= Goal of the exercise =
Go through the listing and copy every line word for word.

= Data section =

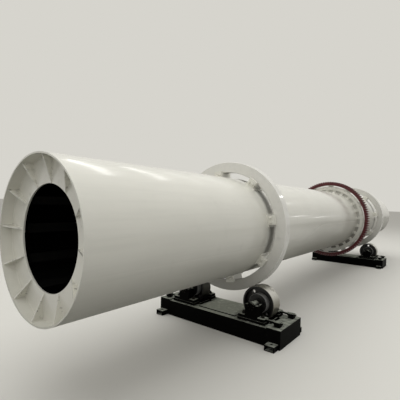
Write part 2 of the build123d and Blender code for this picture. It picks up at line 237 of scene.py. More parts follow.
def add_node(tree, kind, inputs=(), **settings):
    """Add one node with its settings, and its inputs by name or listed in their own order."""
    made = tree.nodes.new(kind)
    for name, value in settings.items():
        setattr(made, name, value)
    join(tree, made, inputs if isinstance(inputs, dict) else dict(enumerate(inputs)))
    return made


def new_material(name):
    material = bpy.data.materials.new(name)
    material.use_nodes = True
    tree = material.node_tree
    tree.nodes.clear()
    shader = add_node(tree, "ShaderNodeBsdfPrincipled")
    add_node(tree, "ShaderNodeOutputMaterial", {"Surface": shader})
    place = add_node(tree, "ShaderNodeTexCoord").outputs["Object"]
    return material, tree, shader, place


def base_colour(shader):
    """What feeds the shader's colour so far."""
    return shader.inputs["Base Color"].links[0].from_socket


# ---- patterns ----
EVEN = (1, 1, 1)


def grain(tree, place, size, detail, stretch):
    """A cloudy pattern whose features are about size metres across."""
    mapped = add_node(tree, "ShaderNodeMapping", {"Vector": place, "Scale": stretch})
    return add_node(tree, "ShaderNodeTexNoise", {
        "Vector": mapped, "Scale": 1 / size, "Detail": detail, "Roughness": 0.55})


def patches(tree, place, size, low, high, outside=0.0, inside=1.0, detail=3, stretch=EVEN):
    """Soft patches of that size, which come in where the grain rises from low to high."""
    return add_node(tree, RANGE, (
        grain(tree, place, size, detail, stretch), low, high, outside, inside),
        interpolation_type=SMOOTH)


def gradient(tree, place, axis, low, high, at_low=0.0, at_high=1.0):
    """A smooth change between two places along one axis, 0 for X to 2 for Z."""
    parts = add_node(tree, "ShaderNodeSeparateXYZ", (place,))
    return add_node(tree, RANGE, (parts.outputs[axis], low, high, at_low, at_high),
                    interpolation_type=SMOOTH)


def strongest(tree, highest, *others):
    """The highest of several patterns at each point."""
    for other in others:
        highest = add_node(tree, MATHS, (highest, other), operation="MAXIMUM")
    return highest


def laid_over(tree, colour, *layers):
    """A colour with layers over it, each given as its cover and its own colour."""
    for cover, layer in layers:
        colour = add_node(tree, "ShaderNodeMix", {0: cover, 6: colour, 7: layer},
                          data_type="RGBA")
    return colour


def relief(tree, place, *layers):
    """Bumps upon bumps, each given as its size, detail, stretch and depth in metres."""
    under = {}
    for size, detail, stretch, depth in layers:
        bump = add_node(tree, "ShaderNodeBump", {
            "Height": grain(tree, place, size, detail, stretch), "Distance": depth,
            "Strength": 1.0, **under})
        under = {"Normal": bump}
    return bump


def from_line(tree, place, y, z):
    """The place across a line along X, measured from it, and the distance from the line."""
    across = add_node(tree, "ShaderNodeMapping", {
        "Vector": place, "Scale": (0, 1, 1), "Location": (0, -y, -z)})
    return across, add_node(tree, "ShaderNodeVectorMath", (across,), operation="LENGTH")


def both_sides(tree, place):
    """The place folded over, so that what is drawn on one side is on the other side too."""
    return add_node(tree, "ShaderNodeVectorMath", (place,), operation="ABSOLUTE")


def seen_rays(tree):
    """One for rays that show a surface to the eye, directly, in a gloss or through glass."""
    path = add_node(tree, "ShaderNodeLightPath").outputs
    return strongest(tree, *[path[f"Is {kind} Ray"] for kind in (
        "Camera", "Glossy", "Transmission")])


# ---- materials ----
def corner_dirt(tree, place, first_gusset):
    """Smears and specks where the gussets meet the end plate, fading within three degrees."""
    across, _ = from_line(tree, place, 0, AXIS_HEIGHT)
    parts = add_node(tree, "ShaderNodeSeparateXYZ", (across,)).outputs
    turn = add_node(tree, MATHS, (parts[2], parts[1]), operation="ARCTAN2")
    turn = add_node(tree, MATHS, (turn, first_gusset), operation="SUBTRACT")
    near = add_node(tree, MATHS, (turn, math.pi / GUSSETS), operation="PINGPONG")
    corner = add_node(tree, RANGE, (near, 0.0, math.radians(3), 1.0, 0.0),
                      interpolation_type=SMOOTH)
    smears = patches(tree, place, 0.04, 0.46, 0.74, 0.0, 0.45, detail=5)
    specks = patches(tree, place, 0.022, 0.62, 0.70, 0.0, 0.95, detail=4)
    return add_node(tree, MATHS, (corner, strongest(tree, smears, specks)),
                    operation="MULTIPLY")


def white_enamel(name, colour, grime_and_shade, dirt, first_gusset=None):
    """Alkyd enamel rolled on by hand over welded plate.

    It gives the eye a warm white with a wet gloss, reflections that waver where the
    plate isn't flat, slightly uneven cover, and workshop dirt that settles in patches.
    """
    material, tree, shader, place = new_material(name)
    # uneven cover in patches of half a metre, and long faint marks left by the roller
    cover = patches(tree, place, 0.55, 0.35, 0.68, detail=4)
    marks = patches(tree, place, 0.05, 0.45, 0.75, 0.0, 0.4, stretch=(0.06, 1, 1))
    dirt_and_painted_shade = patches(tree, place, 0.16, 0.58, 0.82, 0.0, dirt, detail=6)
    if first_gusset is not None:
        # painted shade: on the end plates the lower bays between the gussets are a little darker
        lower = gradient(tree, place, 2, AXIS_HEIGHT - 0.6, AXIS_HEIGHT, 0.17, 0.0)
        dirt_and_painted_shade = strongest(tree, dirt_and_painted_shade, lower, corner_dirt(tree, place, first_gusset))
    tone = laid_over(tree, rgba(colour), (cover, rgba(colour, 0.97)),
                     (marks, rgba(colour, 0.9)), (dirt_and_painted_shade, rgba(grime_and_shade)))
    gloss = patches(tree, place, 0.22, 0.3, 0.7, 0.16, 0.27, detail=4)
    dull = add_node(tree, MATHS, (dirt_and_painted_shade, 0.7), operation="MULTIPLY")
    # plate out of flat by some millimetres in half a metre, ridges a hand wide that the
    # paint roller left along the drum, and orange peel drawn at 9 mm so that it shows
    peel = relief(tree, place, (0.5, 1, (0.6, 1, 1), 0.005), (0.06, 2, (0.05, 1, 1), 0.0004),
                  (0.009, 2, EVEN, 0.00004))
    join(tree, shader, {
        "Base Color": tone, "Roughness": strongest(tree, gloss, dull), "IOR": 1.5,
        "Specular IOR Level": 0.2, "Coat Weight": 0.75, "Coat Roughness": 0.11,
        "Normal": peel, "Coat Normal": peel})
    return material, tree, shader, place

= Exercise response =
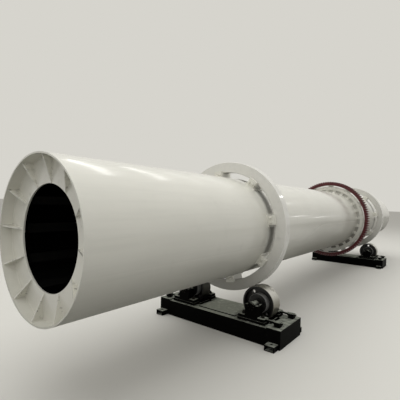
Write part 2 of the build123d and Blender code for this picture. It picks up at line 237 of scene.py. More parts follow.
def add_node(tree, kind, inputs=(), **settings):
    """Add one node with its settings, and its inputs by name or listed in their own order."""
    made = tree.nodes.new(kind)
    for name, value in settings.items():
        setattr(made, name, value)
    join(tree, made, inputs if isinstance(inputs, dict) else dict(enumerate(inputs)))
    return made


def new_material(name):
    material = bpy.data.materials.new(name)
    material.use_nodes = True
    tree = material.node_tree
    tree.nodes.clear()
    shader = add_node(tree, "ShaderNodeBsdfPrincipled")
    add_node(tree, "ShaderNodeOutputMaterial", {"Surface": shader})
    place = add_node(tree, "ShaderNodeTexCoord").outputs["Object"]
    return material, tree, shader, place


def base_colour(shader):
    """What feeds the shader's colour so far."""
    return shader.inputs["Base Color"].links[0].from_socket


# ---- patterns ----
EVEN = (1, 1, 1)


def grain(tree, place, size, detail, stretch):
    """A cloudy pattern whose features are about size metres across."""
    mapped = add_node(tree, "ShaderNodeMapping", {"Vector": place, "Scale": stretch})
    return add_node(tree, "ShaderNodeTexNoise", {
        "Vector": mapped, "Scale": 1 / size, "Detail": detail, "Roughness": 0.55})


def patches(tree, place, size, low, high, outside=0.0, inside=1.0, detail=3, stretch=EVEN):
    """Soft patches of that size, which come in where the grain rises from low to high."""
    return add_node(tree, RANGE, (
        grain(tree, place, size, detail, stretch), low, high, outside, inside),
        interpolation_type=SMOOTH)


def gradient(tree, place, axis, low, high, at_low=0.0, at_high=1.0):
    """A smooth change between two places along one axis, 0 for X to 2 for Z."""
    parts = add_node(tree, "ShaderNodeSeparateXYZ", (place,))
    return add_node(tree, RANGE, (parts.outputs[axis], low, high, at_low, at_high),
                    interpolation_type=SMOOTH)


def strongest(tree, highest, *others):
    """The highest of several patterns at each point."""
    for other in others:
        highest = add_node(tree, MATHS, (highest, other), operation="MAXIMUM")
    return highest


def laid_over(tree, colour, *layers):
    """A colour with layers over it, each given as its cover and its own colour."""
    for cover, layer in layers:
        colour = add_node(tree, "ShaderNodeMix", {0: cover, 6: colour, 7: layer},
                          data_type="RGBA")
    return colour


def relief(tree, place, *layers):
    """Bumps upon bumps, each given as its size, detail, stretch and depth in metres."""
    under = {}
    for size, detail, stretch, depth in layers:
        bump = add_node(tree, "ShaderNodeBump", {
            "Height": grain(tree, place, size, detail, stretch), "Distance": depth,
            "Strength": 1.0, **under})
        under = {"Normal": bump}
    return bump


def from_line(tree, place, y, z):
    """The place across a line along X, measured from it, and the distance from the line."""
    across = add_node(tree, "ShaderNodeMapping", {
        "Vector": place, "Scale": (0, 1, 1), "Location": (0, -y, -z)})
    return across, add_node(tree, "ShaderNodeVectorMath", (across,), operation="LENGTH")


def both_sides(tree, place):
    """The place folded over, so that what is drawn on one side is on the other side too."""
    return add_node(tree, "ShaderNodeVectorMath", (place,), operation="ABSOLUTE")


def seen_rays(tree):
    """One for rays that show a surface to the eye, directly, in a gloss or through glass."""
    path = add_node(tree, "ShaderNodeLightPath").outputs
    return strongest(tree, *[path[f"Is {kind} Ray"] for kind in (
        "Camera", "Glossy", "Transmission")])


# ---- materials ----
def corner_dirt(tree, place, first_gusset):
    """Smears and specks where the gussets meet the end plate, fading within three degrees."""
    across, _ = from_line(tree, place, 0, AXIS_HEIGHT)
    parts = add_node(tree, "ShaderNodeSeparateXYZ", (across,)).outputs
    turn = add_node(tree, MATHS, (parts[2], parts[1]), operation="ARCTAN2")
    turn = add_node(tree, MATHS, (turn, first_gusset), operation="SUBTRACT")
    near = add_node(tree, MATHS, (turn, math.pi / GUSSETS), operation="PINGPONG")
    corner = add_node(tree, RANGE, (near, 0.0, math.radians(3), 1.0, 0.0),
                      interpolation_type=SMOOTH)
    smears = patches(tree, place, 0.04, 0.46, 0.74, 0.0, 0.45, detail=5)
    specks = patches(tree, place, 0.022, 0.62, 0.70, 0.0, 0.95, detail=4)
    return add_node(tree, MATHS, (corner, strongest(tree, smears, specks)),
                    operation="MULTIPLY")


def white_enamel(name, colour, grime_and_shade, dirt, first_gusset=None):
    """Alkyd enamel rolled on by hand over welded plate.

    It gives the eye a warm white with a wet gloss, reflections that waver where the
    plate isn't flat, slightly uneven cover, and workshop dirt that settles in patches.
    """
    material, tree, shader, place = new_material(name)
    # uneven cover in patches of half a metre, and long faint marks left by the roller
    cover = patches(tree, place, 0.55, 0.35, 0.68, detail=4)
    marks = patches(tree, place, 0.05, 0.45, 0.75, 0.0, 0.4, stretch=(0.06, 1, 1))
    dirt_and_painted_shade = patches(tree, place, 0.16, 0.58, 0.82, 0.0, dirt, detail=6)
    if first_gusset is not None:
        # painted shade: on the end plates the lower bays between the gussets are a little darker
        lower = gradient(tree, place, 2, AXIS_HEIGHT - 0.6, AXIS_HEIGHT, 0.17, 0.0)
        dirt_and_painted_shade = strongest(tree, dirt_and_painted_shade, lower, corner_dirt(tree, place, first_gusset))
    tone = laid_over(tree, rgba(colour), (cover, rgba(colour, 0.97)),
                     (marks, rgba(colour, 0.9)), (dirt_and_painted_shade, rgba(grime_and_shade)))
    gloss = patches(tree, place, 0.22, 0.3, 0.7, 0.16, 0.27, detail=4)
    dull = add_node(tree, MATHS, (dirt_and_painted_shade, 0.7), operation="MULTIPLY")
    # plate out of flat by some millimetres in half a metre, ridges a hand wide that the
    # paint roller left along the drum, and orange peel drawn at 9 mm so that it shows
    peel = relief(tree, place, (0.5, 1, (0.6, 1, 1), 0.005), (0.06, 2, (0.05, 1, 1), 0.0004),
                  (0.009, 2, EVEN, 0.00004))
    join(tree, shader, {
        "Base Color": tone, "Roughness": strongest(tree, gloss, dull), "IOR": 1.5,
        "Specular IOR Level": 0.2, "Coat Weight": 0.75, "Coat Roughness": 0.11,
        "Normal": peel, "Coat Normal": peel})
    return material, tree, shader, place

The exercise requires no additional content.